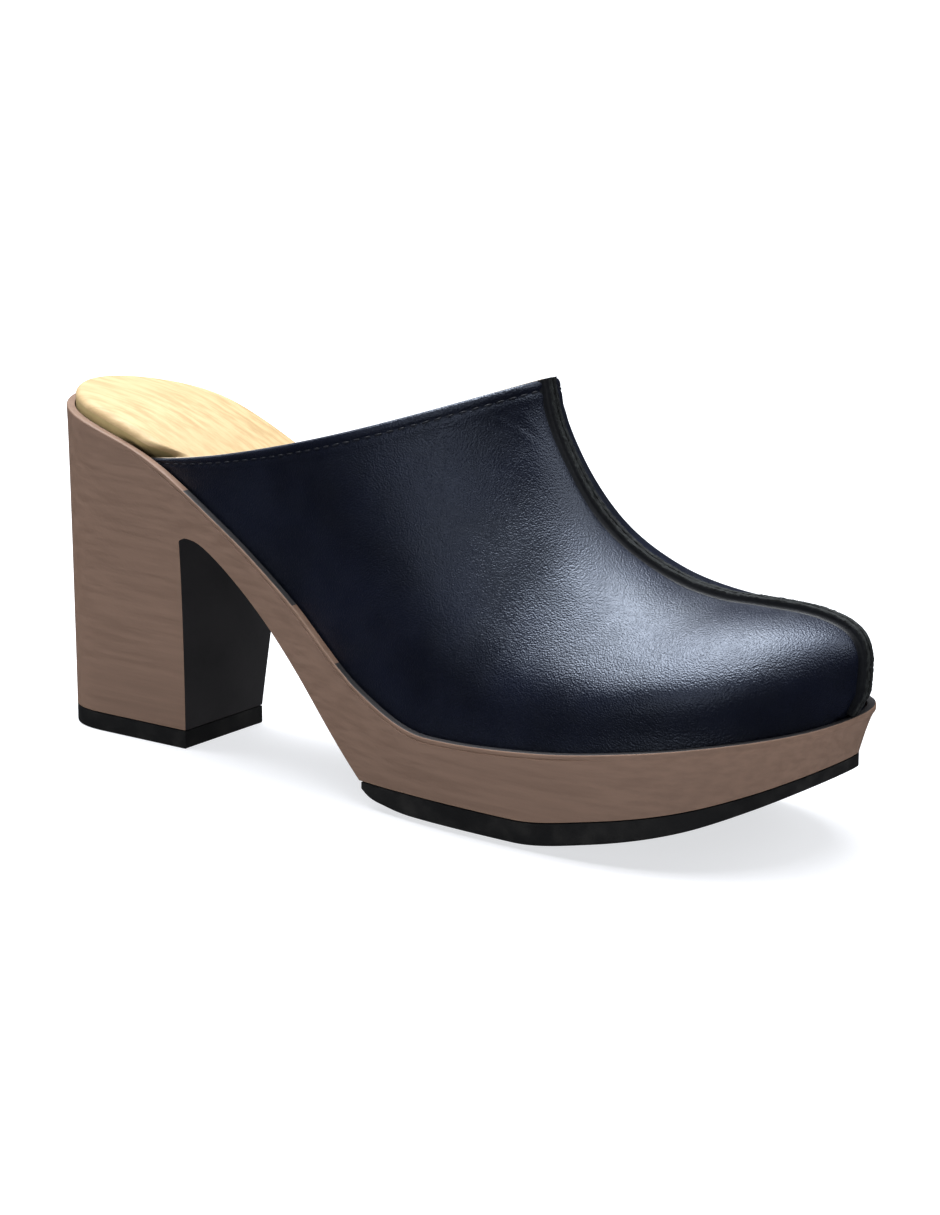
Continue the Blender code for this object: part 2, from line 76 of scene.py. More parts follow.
# Rubber under the forefoot and the heel
PAD_THICK = 7.0 * MM
PAD_SPRING = 20.5 * MM
PAD_REAR_LIFT = 5.3 * MM
PAD_EDGE_LIFT = 2.0 * MM
PAD_EDGE_WIDTH = 9 * MM
TOP_PIECE_THICK = 5 * MM
TOP_PIECE_ROLL = 0.7 * MM
TREAD_DEPTH = 0.45 * MM
TREAD_PITCH = 3.4 * MM

# Insole
INSOLE_RISE = 4.5 * MM
INSOLE_EDGE = 2.6 * MM
INSOLE_CROWN = 0.8 * MM
INSOLE_STEP = 4 * MM
INSOLE_STEP_LEAD = 4.6 * MM
INSOLE_BAND = 2.3 * MM

# Upper
WALL = 1.8 * MM
LEATHER_THICK = 1.15 * MM
LINING_SET = 0.1 * MM
COLLAR_AT_LATERAL = 38.5 * MM
COLLAR_AT_MEDIAL = 58 * MM
THROAT_AT = 151.7 * MM
INSTEP_HEIGHT = 84.3 * MM
TOE_BOX_HEIGHT = 28.2 * MM
BALL_AT = 182 * MM
UPPER_BULGE = 2.2 * MM
BULGE_FOOT = 4.8 * MM
BULGE_FADE = 29 * MM
TOE_OVERHANG = 4.0 * MM
SEAM_WIDTH = 3.0 * MM
SEAM_HEIGHT = 2.0 * MM
THROAT_SHIFT = 2.5 * MM

# Collar stitching
STITCH_DOWN = 2.6 * MM
STITCH_PITCH = 3.2 * MM
STITCH_LENGTH = 2.4 * MM
STITCH_THICK = 0.5 * MM
HEM_PUFF = 0.18 * MM

# Clearances
GAP = 0.3 * MM
LIP_GAP = 0.6 * MM
SOCK_GAP = 1.6 * MM

# How square the rounded ends are in plan: 2 is an ellipse.
SEAT_FULLNESS = 2.05
TOE_FULLNESS = 2.35
HEEL_BASE_FULLNESS = 2.6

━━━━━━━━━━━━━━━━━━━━

EXERCISE OBJECTIVE
Copy out the data shown above without altering anything.

RESPONSE TO THE EXERCISE
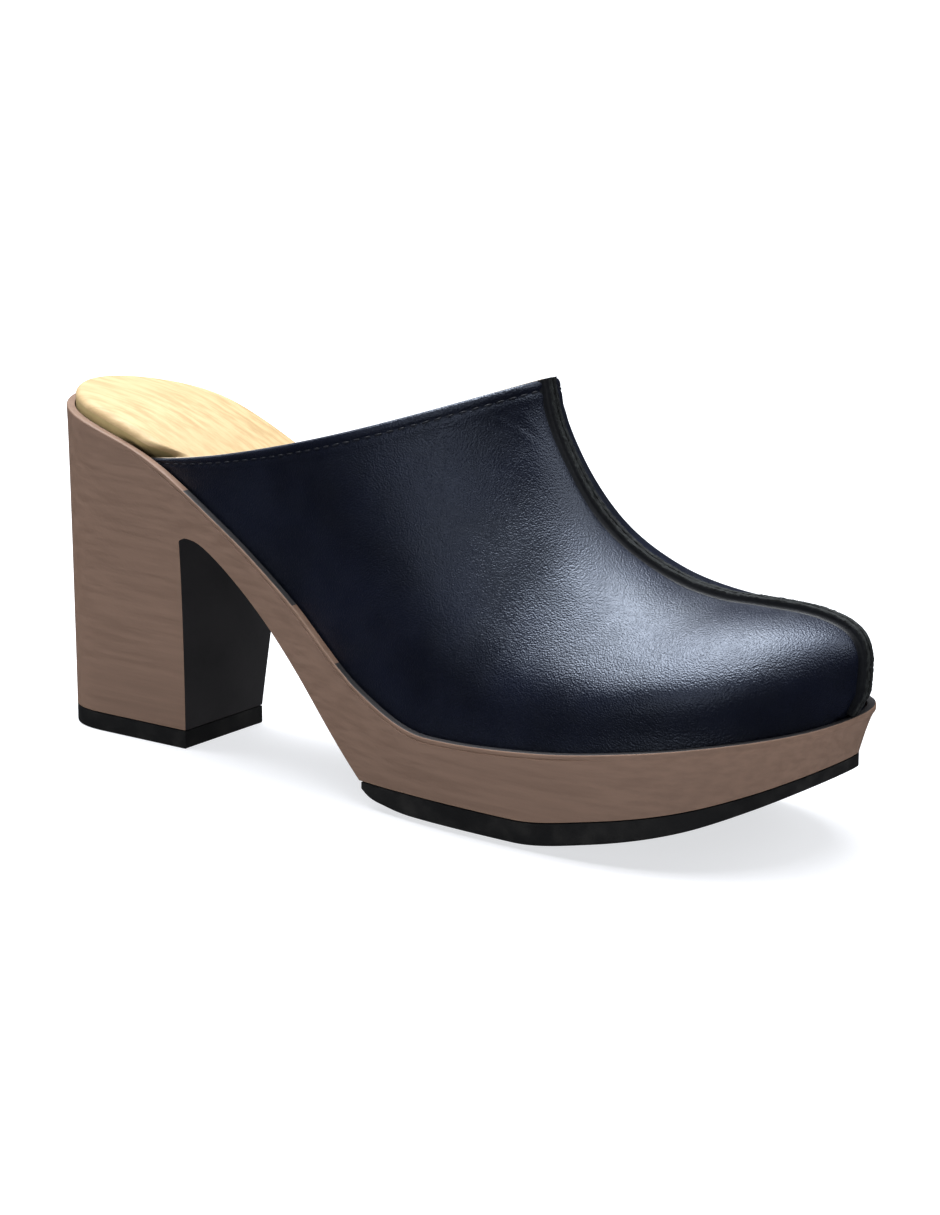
Continue the Blender code for this object: part 2, from line 76 of scene.py. More parts follow.
# Rubber under the forefoot and the heel
PAD_THICK = 7.0 * MM
PAD_SPRING = 20.5 * MM
PAD_REAR_LIFT = 5.3 * MM
PAD_EDGE_LIFT = 2.0 * MM
PAD_EDGE_WIDTH = 9 * MM
TOP_PIECE_THICK = 5 * MM
TOP_PIECE_ROLL = 0.7 * MM
TREAD_DEPTH = 0.45 * MM
TREAD_PITCH = 3.4 * MM

# Insole
INSOLE_RISE = 4.5 * MM
INSOLE_EDGE = 2.6 * MM
INSOLE_CROWN = 0.8 * MM
INSOLE_STEP = 4 * MM
INSOLE_STEP_LEAD = 4.6 * MM
INSOLE_BAND = 2.3 * MM

# Upper
WALL = 1.8 * MM
LEATHER_THICK = 1.15 * MM
LINING_SET = 0.1 * MM
COLLAR_AT_LATERAL = 38.5 * MM
COLLAR_AT_MEDIAL = 58 * MM
THROAT_AT = 151.7 * MM
INSTEP_HEIGHT = 84.3 * MM
TOE_BOX_HEIGHT = 28.2 * MM
BALL_AT = 182 * MM
UPPER_BULGE = 2.2 * MM
BULGE_FOOT = 4.8 * MM
BULGE_FADE = 29 * MM
TOE_OVERHANG = 4.0 * MM
SEAM_WIDTH = 3.0 * MM
SEAM_HEIGHT = 2.0 * MM
THROAT_SHIFT = 2.5 * MM

# Collar stitching
STITCH_DOWN = 2.6 * MM
STITCH_PITCH = 3.2 * MM
STITCH_LENGTH = 2.4 * MM
STITCH_THICK = 0.5 * MM
HEM_PUFF = 0.18 * MM

# Clearances
GAP = 0.3 * MM
LIP_GAP = 0.6 * MM
SOCK_GAP = 1.6 * MM

# How square the rounded ends are in plan: 2 is an ellipse.
SEAT_FULLNESS = 2.05
TOE_FULLNESS = 2.35
HEEL_BASE_FULLNESS = 2.6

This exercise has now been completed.